The Mozal closure removes approximately 300,000 tonnes per year of aluminum capacity that had been a key supplier to the European market. The smelter, operated by South32, was unable to secure a viable power supply agreement, making continued operation uneconomic at current electricity prices.
European premiums have responded sharply. Duty-paid premiums over LME cash surged from under $200/t in mid-2025 to over $340/t in early 2026. Canada, historically the largest aluminum supplier to the US market, started diverting shipments to Europe around May 2025, responding to higher European premiums.

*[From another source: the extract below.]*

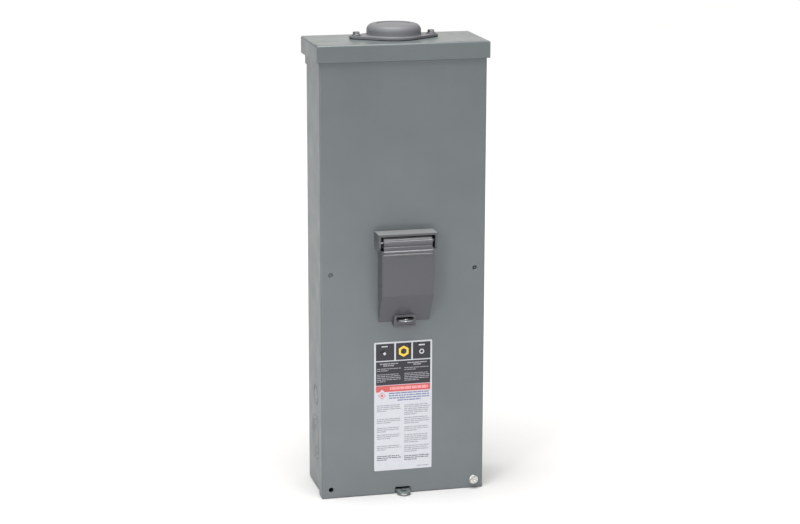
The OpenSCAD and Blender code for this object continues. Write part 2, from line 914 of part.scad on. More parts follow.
// Side view of a cheek in (y, z), with a rounded front lower corner
module cheek_profile() {
    front = face_y - bezel_out;
    r = 7;
    back = face_y - bezel_gasket_t;
    translate([front + r, cheek_low]) square([back - front - r, bezel_top - cheek_low]);
    translate([front, cheek_low + r]) square([back - front, bezel_top - cheek_low - r]);
    translate([front + r, cheek_low + r]) circle(r);
}

// Plate on the cover with a narrow tab at the bottom for the staple
module bezel_plate_outline() {
    hw = door_w / 2 - 3;
    rounded_rect([-hw, bezel_low], [hw, bezel_top - 1], 1);
    rounded_rect([-staple_hw, tab_low], [staple_hw, bezel_low + 3], 1);
}

module bezel_holes() {
    bezel_rivet_places() rod_y(rivet_d / 2 + 0.05, bezel_plate_y - over, face_y + over);
    staple_rivet_places() rod_y(small_rivet_d / 2 + 0.05, bezel_plate_y - over, face_y + over);
}

module handle_bezel() {
    cheek_in = bezel_w / 2 - bezel_cheek_t;
    rim_t = 2.5;
    rim_y = face_y - 8;
    plate_back = face_y - bezel_gasket_t;
    color("dimgray") from_bottom() difference() {
        union() {
            along_y(bezel_plate_y, plate_back) bezel_plate_outline();
            difference() {
                along_x(bezel_w) cheek_profile();
                block([-cheek_in, face_y - bezel_out - over, cheek_low - over],
                      [cheek_in, bezel_plate_y, bezel_top - bezel_roof_t]);
            }
            block([-opening_hw - rim_t, rim_y, opening_bottom - rim_t],
                  [opening_hw + rim_t, plate_back, opening_top + rim_t]);
        }
        block([-opening_hw, rim_y - over, opening_bottom],
              [opening_hw, face_y + over, opening_top]);
        translate([0, pin_y, pin_z]) rod_x(pin_d / 2 + 0.04, bezel_w + 2 * over);
        bezel_holes();
    }
}

module bezel_gasket() {
    inset = 0.5;
    color("black") from_bottom() difference() {
        along_y(face_y - bezel_gasket_t, face_y) {
            bezel_plate_outline();
            translate([-bezel_w / 2 + inset, cheek_low + inset])
                square([bezel_w - 2 * inset, bezel_top - cheek_low - 2 * inset]);
        }
        block([-opening_hw - 2, face_y - 2, opening_bottom - 2],
              [opening_hw + 2, face_y + over, opening_top + 2]);
        bezel_holes();
    }
}

module bezel_rivets() {
    color("silver") from_bottom() bezel_rivet_places() {
        rod_y(rivet_d / 2, bezel_plate_y - 0.5, cover_back_y + 0.5);
        rod_y(2.9, bezel_plate_y - 1.3, bezel_plate_y);
        rod_y(2.6, cover_back_y, cover_back_y + 0.5);
    }
}

module staple_rivet_places() {
    for (x = [-6, 6]) translate([x, 0, tab_low + 3]) children();
}

// Bent strip riveted to the bezel: its tongue takes the padlock of the door
module door_staple() {
    tongue_end = face_y - 21;
    round_r = staple_hw;
    hole_y = face_y - 15.1;
    color("silver") from_bottom() difference() {
        union() {
            block([-staple_hw, staple_leg_y, tab_low],
                  [staple_hw, bezel_plate_y, staple_z + staple_t]);
            translate([0, 0, staple_z]) linear_extrude(staple_t) {
                translate([0, tongue_end + round_r]) intersection() {
                    circle(round_r);
                    translate([-staple_hw, -round_r]) square([2 * staple_hw, round_r]);
                }
                translate([-staple_hw, tongue_end + round_r])
                    square([2 * staple_hw, staple_leg_y + 0.01 - tongue_end - round_r]);
            }
        }
        translate([0, hole_y, staple_z - over])
            cylinder(d = staple_hole_d, h = staple_t + 2 * over);
        staple_rivet_places() rod_y(small_rivet_d / 2 + 0.05, staple_leg_y - over, face_y);
    }
}

module staple_rivets() {
    color("silver") from_bottom() staple_rivet_places() {
        rod_y(small_rivet_d / 2, staple_leg_y - 0.3, face_y - 0.05);
        rod_y(2, staple_leg_y - 0.8, staple_leg_y);
    }
}

// The pin's ends lie just inside the outer faces of the cheeks
module hinge_pin() {
    color("silver") from_bottom()
        translate([0, pin_y, pin_z]) rod_x(pin_d / 2, bezel_w - 1);
}

// ---- Handle door ----

function slope_inside_y(z) = door_face + door_t + (slope_in_z - z) * slope_run / slope_rise;

module door_profile() {
    shoulder_z = cheek_low - 1;
    polygon([
        [door_face, pin_z],
        [door_face, door_bend],
        [face_y - door_foot_out, door_bottom],
        [door_back, door_bottom],
        [door_back, shoulder_z],
        [pin_y + 4, pin_z - 5],
        [pin_y, pin_z]
    ]);
}

module door_hollow() {
    below = door_bottom - 2;
    polygon([
        [door_face + door_t, pin_z - barrel_r - 1],
        [door_face + door_t, slope_in_z],
        [slope_inside_y(below), below],
        [face_y + over, below],
        [face_y + over, cheek_low],
        [pin_y + 4, pin_z - barrel_r - 1]
    ]);
}

// Raised housing around the padlock staple, with a lip along its lower edge
module hasp_housing() {
    lip_out = hasp_out + 2;
    along_y(face_y - hasp_out, face_y - 1.2)
        rounded_rect([-hasp_hw, hasp_low], [hasp_hw, hasp_high], 1.5);
    block([-hasp_hw + 1, face_y - lip_out, hasp_low],
          [hasp_hw - 1, face_y - 2, hasp_low + hasp_floor_t]);
}

// Room in the housing for the staple and for the plate of the bezel behind it
module hasp_room() {
    plate_room_y = bezel_plate_y - 0.8;
    block([-hasp_hw + hasp_wall, face_y - hasp_out + hasp_wall, hasp_low + hasp_floor_t],
          [hasp_hw - hasp_wall, face_y + over, hasp_high]);
    block([-hasp_hw - over, plate_room_y, bezel_low - 0.8],
          [hasp_hw + over, face_y + over, hasp_high + over]);
}

// Slot for the staple's tongue
module tongue_slot() {
    end_r = 3.1;
    hw = staple_hw + 1 - end_r;
    slot_z = staple_z + staple_t / 2;
    along_y(face_y - hasp_out - over, face_y - hasp_out + hasp_wall + over) {
        translate([-hw, slot_z - end_r]) square([2 * hw, 2 * end_r]);
        for (x = [-hw, hw]) translate([x, slot_z]) circle(end_r);
    }
}

module handle_door() {
    groove_z = pin_z - 4.9;
    ridge_r = 1.5;
    ridge_heights = [pin_z - 12.5, pin_z - 16.6];
    color("dimgray") from_bottom() difference() {
        union() {
            difference() {
                union() {
                    difference() {
                        along_x(door_w) door_profile();
                        along_x(door_w - 2 * door_t) door_hollow();
                    }
                    hasp_housing();
                }
                hasp_room();
                // Corners cut back beside the hinge barrel
                mirrored_x()
                    block([barrel_hw, door_face - over, cheek_low - 0.5],
                          [door_w / 2 + over, face_y, pin_z + barrel_r + over]);
            }
            translate([0, pin_y, pin_z]) rod_x(barrel_r, 2 * barrel_hw);
            for (z = ridge_heights)
                translate([0, door_face + 0.3, z]) rod_x(ridge_r, door_w - 3);
        }
        translate([0, pin_y, pin_z]) rod_x(pin_d / 2 + 0.06, door_w + 2 * over);
        // Groove under the barrel
        translate([0, door_face - 0.6, groove_z]) rod_x(1.4, door_w + 2 * over);
        tongue_slot();
    }
}

// ---- Cover screw ----

module cover_screw_washer() {
    color("silver") from_bottom() translate([corner_screw_x, 0, corner_screw_z]) difference() {
        rod_y(washer_r, washer_y, washer_y + washer_t);
        rod_y(2.56, washer_y - over, washer_y + washer_t + over);
    }
}

// Sealing screw with a washer face under its slotted, cross-drilled head
module cover_screw() {
    seat = washer_y - 0.05;
    head_t = 5.2;
    slot_t = 1.3;
    color("silver") from_bottom() translate([corner_screw_x, 0, corner_screw_z]) difference() {
        union() {
            rod_y(2.5, seat - 1, face_y + 11);
            rod_y(screw_flange_r, seat - 1.4, seat);
            rod_y(4.6, seat - head_t, seat);
        }
        block([-7, seat - head_t - over, -0.6], [7, seat - head_t + slot_t, 0.6]);
        translate([0, seat - 2.8, 0]) cylinder(r = 0.9, h = 12, center = true);
    }
}

back_box();
top_hood();
bottom_wall();
cover_hasp_tab();
corner_nut();
hub_gasket();
hub_closing_cap();
hub_screws();
hub_nuts();
mounting_pan();
pan_screws();
breaker_base();
breaker_cover();
breaker_case_screws();
breaker_mounting_screws();
line_terminals();
load_terminals();
line_lugs();
load_lugs();
lug_screws();
arc_chutes();
trip_units();
toggle_pin();
neutral_insulator();
neutral_bar();
neutral_screws();
neutral_mounting_screws();
ground_bar();
ground_screws();
front_cover();
rating_label();
handle_bezel();
bezel_gasket();
bezel_rivets();
door_staple();
staple_rivets();
hinge_pin();
handle_door();
breaker_toggle();
contact_crossbar();
contact_arms();
cover_screw_washer();
cover_screw();
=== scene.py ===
"""Looks for the rainproof circuit-breaker enclosure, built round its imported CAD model."""

import json
import math
import random

import bmesh
import bpy
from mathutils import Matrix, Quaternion, Vector


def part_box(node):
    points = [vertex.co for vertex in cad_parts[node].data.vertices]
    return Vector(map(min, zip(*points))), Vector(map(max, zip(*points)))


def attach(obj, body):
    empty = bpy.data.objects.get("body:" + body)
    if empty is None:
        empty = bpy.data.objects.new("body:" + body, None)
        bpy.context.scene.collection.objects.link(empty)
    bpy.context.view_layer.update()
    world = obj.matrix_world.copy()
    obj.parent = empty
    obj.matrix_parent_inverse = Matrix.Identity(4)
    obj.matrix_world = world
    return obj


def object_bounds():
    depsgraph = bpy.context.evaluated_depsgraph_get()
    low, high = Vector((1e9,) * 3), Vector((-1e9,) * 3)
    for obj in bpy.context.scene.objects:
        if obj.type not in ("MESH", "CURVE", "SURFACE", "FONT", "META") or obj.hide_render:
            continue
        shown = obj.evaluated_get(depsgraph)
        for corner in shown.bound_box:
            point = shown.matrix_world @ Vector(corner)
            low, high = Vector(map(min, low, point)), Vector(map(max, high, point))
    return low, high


MM = 0.001
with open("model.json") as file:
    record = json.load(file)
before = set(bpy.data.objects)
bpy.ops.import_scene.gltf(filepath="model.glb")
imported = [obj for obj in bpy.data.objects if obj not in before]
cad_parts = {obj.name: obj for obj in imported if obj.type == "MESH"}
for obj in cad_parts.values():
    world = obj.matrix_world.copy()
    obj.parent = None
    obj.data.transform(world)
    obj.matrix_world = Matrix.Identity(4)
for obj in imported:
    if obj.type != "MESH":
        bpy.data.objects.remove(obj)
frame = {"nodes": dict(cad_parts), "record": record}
cad_low, cad_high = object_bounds()
nodes = frame["nodes"]
scene = bpy.context.scene


# ---------------------------------------------------------------- materials

class Shader:
    """A material with a Principled BSDF and short calls for the nodes that feed it."""

    def __init__(self, name, **values):
        self.material = bpy.data.materials.new(name)
        self.material.use_nodes = True
        self.tree = self.material.node_tree
        self.bsdf = self.tree.nodes["Principled BSDF"]
        for socket, value in values.items():
            self.bsdf.inputs[socket.replace("_", " ")].default_value = value
        self.place = self.add("ShaderNodeTexCoord").outputs["Object"]

    def add(self, kind, settings=None, **inputs):
        made = self.tree.nodes.new(kind)
        for key, value in (settings or {}).items():
            setattr(made, key, value)
        for socket, value in inputs.items():
            target = made.inputs[socket.replace("_", " ")]
            if isinstance(value, bpy.types.NodeSocket):
                self.tree.links.new(value, target)
            else:
                target.default_value = value
        return made

    def link(self, source, socket):
        self.tree.links.new(source, self.bsdf.inputs[socket])

    def stretched(self, x, y, z):
        """Object coordinates scaled apart along the axes."""
        return self.add("ShaderNodeMapping", Vector=self.place, Scale=(x, y, z)).outputs["Vector"]

    def noise(self, scale, detail=2.0, roughness=0.5, place=None):
        made = self.add("ShaderNodeTexNoise", Vector=place or self.place, Scale=scale,
                        Detail=detail, Roughness=roughness)
        return made.outputs["Fac"]

    def spread(self, value, low, high, start=0.3, end=0.7):
        """value between start and end, turned into low to high."""
        made = self.add("ShaderNodeMapRange", Value=value)
        for socket, number in (("From Min", start), ("From Max", end), ("To Min", low), ("To Max", high)):
            made.inputs[socket].default_value = number
        return made.outputs["Result"]

    def mix(self, factor, first, second):
        """Colour that goes from first to second as factor goes from 0 to 1."""
        made = self.tree.nodes.new("ShaderNodeMix")
        made.data_type = "RGBA"
        for index, value in ((0, factor), (6, first), (7, second)):
            if isinstance(value, bpy.types.NodeSocket):
                self.tree.links.new(value, made.inputs[index])
            elif index == 0:
                made.inputs[index].default_value = value
            else:
                made.inputs[index].default_value = (*value, 1.0)
        return made.outputs[2]

    def bump(self, height, distance, strength, below=None):
        made = self.add("ShaderNodeBump", Height=height, Distance=distance, Strength=strength)
        if below is not None:
            self.tree.links.new(below, made.inputs["Normal"])
        return made.outputs["Normal"]

    def edges(self, radius, low, high):
        """0 on flat stretches, up to 1 at edges and corners."""
        rounded = self.add("ShaderNodeBevel", {"samples": 4}, Radius=radius).outputs["Normal"]
        flat = self.add("ShaderNodeNewGeometry").outputs["Normal"]
        dot = self.add("ShaderNodeVectorMath", {"operation": "DOT_PRODUCT"})
        self.tree.links.new(rounded, dot.inputs[0])
        self.tree.links.new(flat, dot.inputs[1])
        return self.spread(dot.outputs["Value"], 0.0, 1.0, start=high, end=low)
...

The supply disruption comes alongside the implementation of the EU's Carbon Border Adjustment Mechanism (CBAM), which raises the effective cost of carbon-intensive aluminum imports. This supports LME prices and incentivizes green supply but adds regulatory complexity and potential cost volatility.
High European power costs remain a structural constraint for the region's smelters. Persistently elevated electricity and natural gas prices are significantly impacting operating rates and raising marginal production costs, reinforcing supply discipline across the European industry.
The US tariff landscape adds another variable. US tariff hikes of up to 50% on some aluminum flows helped drive the 20%+ price increase in 2025 and continue to shape trade flows and regional premia in 2026.
European buyers should secure term contracts for H2 2026 as regional supply tightness persists. The Mozal closure is structural, not cyclical. Consider diversifying into secondary (recycled) aluminum where specifications allow. Monitor European power prices as a leading indicator for smelter operating rates. CBAM compliance costs must be factored into landed cost models.